Aim of the task:
Repeat each line of the material exactly.
::::
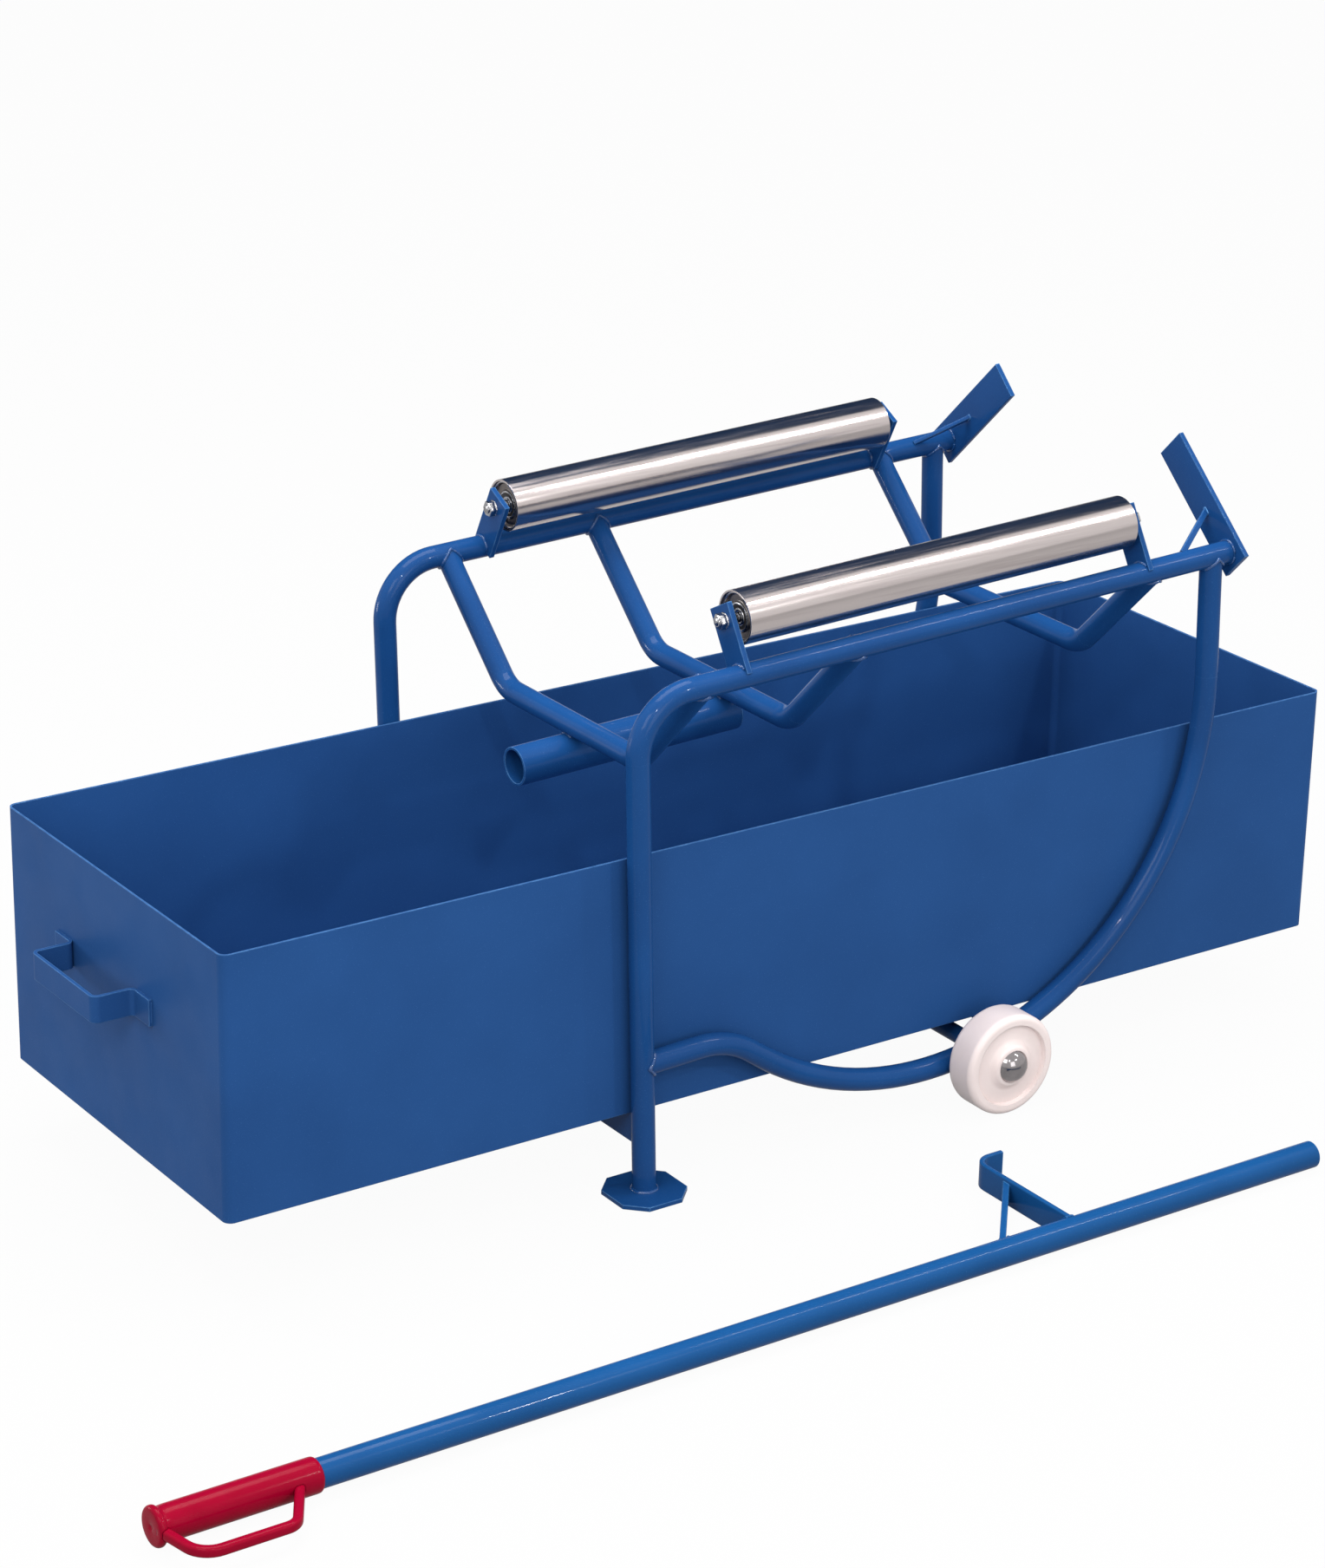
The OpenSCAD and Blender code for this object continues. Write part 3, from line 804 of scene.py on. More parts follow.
@dataclass
class WeldGun:
    """Lays painted weld beads and keeps them until a group is joined.

    The ripples of a ring are triples of height, waves round the tube and phase.
    """

    bead_r: float = 2.6
    laid: list[bpy.types.Object] = field(default_factory=list)
    ring_steps: int = 72
    bead_steps: int = 10
    run_step: float = 1.2
    ripples: tuple[Triple, ...] = ((0.28, 26.0, 0.0), (0.2, 7.0, 1.3))
    run_ripple: float = 0.12
    run_waves: float = 1.1
    bluntness: int = 6

    def ring(self, matrix: Matrix, tube_r: float = TUBE_R, main_r: float | None = TUBE_R) -> None:
        """Lays a bead round a tube that meets a plate or another tube.

        Args:
            matrix: Puts the joined tube's end at the origin, its axis along z
                away from the joint, the main tube along x.
            tube_r: Radius of the joined tube.
            main_r: Radius of the main tube, or none for a plate.
        """
        deselect()
        bpy.ops.mesh.primitive_torus_add(
            major_radius=tube_r,
            minor_radius=self.bead_r,
            major_segments=self.ring_steps,
            minor_segments=self.bead_steps,
        )
        obj = named("bead")
        for vertex in obj.data.vertices:
            angle = math.atan2(vertex.co.y, vertex.co.x)
            across = tube_r * math.sin(angle)
            rise = 0.0 if main_r is None else math.sqrt(max(main_r**2 - across**2, 1.0))
            ripple = sum(high * math.sin(angle * waves + lag) for high, waves, lag in self.ripples)
            out = Vector((vertex.co.x, vertex.co.y, 0.0)).normalized()
            vertex.co += out * ripple
            vertex.co.z += rise
        obj.data.transform(matrix)
        self.laid.append(obj)

    def run(self, start: Sequence[float], end: Sequence[float], matrix: Matrix) -> None:
        """Lays a straight bead between two points.

        Args:
            start: Where it starts.
            end: Where it ends.
            matrix: From those places to the row frame.
        """
        a, b = Vector(start), Vector(end)
        length = (b - a).length
        deselect()
        rings = max(12, int(length / self.run_step))
        bpy.ops.mesh.primitive_uv_sphere_add(
            segments=self.bead_steps, ring_count=rings, radius=1.0
        )
        obj = named("bead")
        for vertex in obj.data.vertices:
            along = max(-1.0, min(1.0, vertex.co.z))
            flat = Vector((vertex.co.x, vertex.co.y)).length
            blunt = (1.0 - abs(along) ** self.bluntness) ** (1 / self.bluntness)
            round_r = blunt * self.bead_r
            ripple = 1.0 + self.run_ripple * math.sin(along * length * self.run_waves)
            scale = 0.0 if flat < 1e-6 else round_r * ripple / flat
            vertex.co.x *= scale
            vertex.co.y *= scale
            vertex.co.z = along * length / 2
        turn = Vector((0, 0, 1)).rotation_difference((b - a).normalized()).to_matrix().to_4x4()
        obj.data.transform(matrix @ Matrix.Translation((a + b) / 2) @ turn)
        self.laid.append(obj)

    def curl(self, matrix: Matrix, radius: float, start_deg: float, end_deg: float) -> None:
        """Lays a bead part of the way round a tube.

        The bend mirrors the bead, so its faces point inwards.

        Args:
            matrix: Puts the tube's axis along x, through the bead's plane x = 0.
            radius: Distance of the bead from the axis.
            start_deg: Angle where it starts, from y towards z.
            end_deg: Angle where it ends.
        """
        span = math.radians(end_deg - start_deg)
        half = span * radius / 2
        self.run((0.0, 0.0, -half), (0.0, 0.0, half), Matrix.Identity(4))
        obj = self.laid[-1]
        for vertex in obj.data.vertices:
            angle = math.radians(start_deg) + span / 2 + vertex.co.z / radius
            reach = radius + vertex.co.x
            vertex.co = Vector((vertex.co.y, reach * math.cos(angle), reach * math.sin(angle)))
        obj.data.transform(matrix)

    def group(self, name: str, body: Body, finish: bpy.types.Material) -> bpy.types.Object:
        """Joins the beads laid so far into one painted piece.

        Args:
            name: The piece's name.
            body: The body it rides on.
            finish: Its paint.

        Returns:
            The piece.
        """
        obj = join(name, self.laid)
        self.laid = []
        bpy.ops.object.shade_smooth()
        paint(obj, finish)
        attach(obj, body.value)
        return obj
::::
Answer to the task:
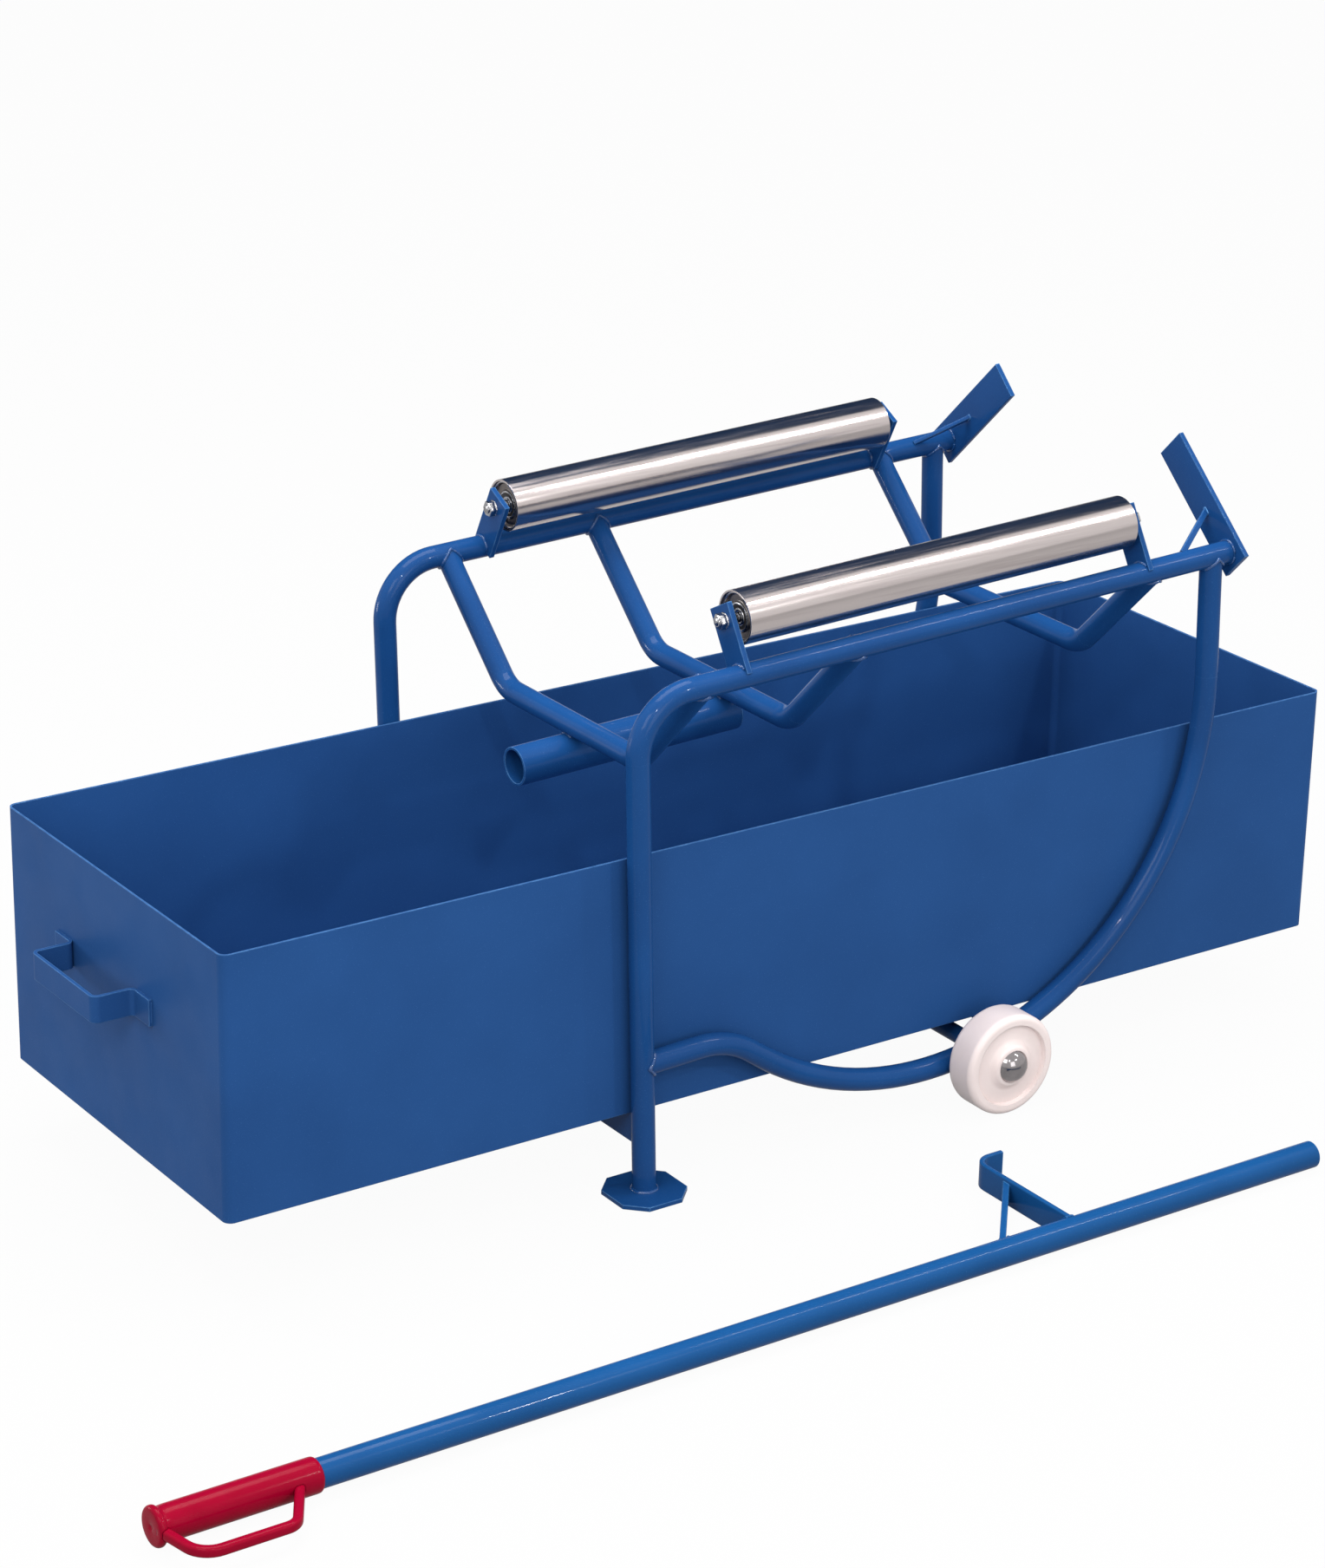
The OpenSCAD and Blender code for this object continues. Write part 3, from line 804 of scene.py on. More parts follow.
@dataclass
class WeldGun:
    """Lays painted weld beads and keeps them until a group is joined.

    The ripples of a ring are triples of height, waves round the tube and phase.
    """

    bead_r: float = 2.6
    laid: list[bpy.types.Object] = field(default_factory=list)
    ring_steps: int = 72
    bead_steps: int = 10
    run_step: float = 1.2
    ripples: tuple[Triple, ...] = ((0.28, 26.0, 0.0), (0.2, 7.0, 1.3))
    run_ripple: float = 0.12
    run_waves: float = 1.1
    bluntness: int = 6

    def ring(self, matrix: Matrix, tube_r: float = TUBE_R, main_r: float | None = TUBE_R) -> None:
        """Lays a bead round a tube that meets a plate or another tube.

        Args:
            matrix: Puts the joined tube's end at the origin, its axis along z
                away from the joint, the main tube along x.
            tube_r: Radius of the joined tube.
            main_r: Radius of the main tube, or none for a plate.
        """
        deselect()
        bpy.ops.mesh.primitive_torus_add(
            major_radius=tube_r,
            minor_radius=self.bead_r,
            major_segments=self.ring_steps,
            minor_segments=self.bead_steps,
        )
        obj = named("bead")
        for vertex in obj.data.vertices:
            angle = math.atan2(vertex.co.y, vertex.co.x)
            across = tube_r * math.sin(angle)
            rise = 0.0 if main_r is None else math.sqrt(max(main_r**2 - across**2, 1.0))
            ripple = sum(high * math.sin(angle * waves + lag) for high, waves, lag in self.ripples)
            out = Vector((vertex.co.x, vertex.co.y, 0.0)).normalized()
            vertex.co += out * ripple
            vertex.co.z += rise
        obj.data.transform(matrix)
        self.laid.append(obj)

    def run(self, start: Sequence[float], end: Sequence[float], matrix: Matrix) -> None:
        """Lays a straight bead between two points.

        Args:
            start: Where it starts.
            end: Where it ends.
            matrix: From those places to the row frame.
        """
        a, b = Vector(start), Vector(end)
        length = (b - a).length
        deselect()
        rings = max(12, int(length / self.run_step))
        bpy.ops.mesh.primitive_uv_sphere_add(
            segments=self.bead_steps, ring_count=rings, radius=1.0
        )
        obj = named("bead")
        for vertex in obj.data.vertices:
            along = max(-1.0, min(1.0, vertex.co.z))
            flat = Vector((vertex.co.x, vertex.co.y)).length
            blunt = (1.0 - abs(along) ** self.bluntness) ** (1 / self.bluntness)
            round_r = blunt * self.bead_r
            ripple = 1.0 + self.run_ripple * math.sin(along * length * self.run_waves)
            scale = 0.0 if flat < 1e-6 else round_r * ripple / flat
            vertex.co.x *= scale
            vertex.co.y *= scale
            vertex.co.z = along * length / 2
        turn = Vector((0, 0, 1)).rotation_difference((b - a).normalized()).to_matrix().to_4x4()
        obj.data.transform(matrix @ Matrix.Translation((a + b) / 2) @ turn)
        self.laid.append(obj)

    def curl(self, matrix: Matrix, radius: float, start_deg: float, end_deg: float) -> None:
        """Lays a bead part of the way round a tube.

        The bend mirrors the bead, so its faces point inwards.

        Args:
            matrix: Puts the tube's axis along x, through the bead's plane x = 0.
            radius: Distance of the bead from the axis.
            start_deg: Angle where it starts, from y towards z.
            end_deg: Angle where it ends.
        """
        span = math.radians(end_deg - start_deg)
        half = span * radius / 2
        self.run((0.0, 0.0, -half), (0.0, 0.0, half), Matrix.Identity(4))
        obj = self.laid[-1]
        for vertex in obj.data.vertices:
            angle = math.radians(start_deg) + span / 2 + vertex.co.z / radius
            reach = radius + vertex.co.x
            vertex.co = Vector((vertex.co.y, reach * math.cos(angle), reach * math.sin(angle)))
        obj.data.transform(matrix)

    def group(self, name: str, body: Body, finish: bpy.types.Material) -> bpy.types.Object:
        """Joins the beads laid so far into one painted piece.

        Args:
            name: The piece's name.
            body: The body it rides on.
            finish: Its paint.

        Returns:
            The piece.
        """
        obj = join(name, self.laid)
        self.laid = []
        bpy.ops.object.shade_smooth()
        paint(obj, finish)
        attach(obj, body.value)
        return obj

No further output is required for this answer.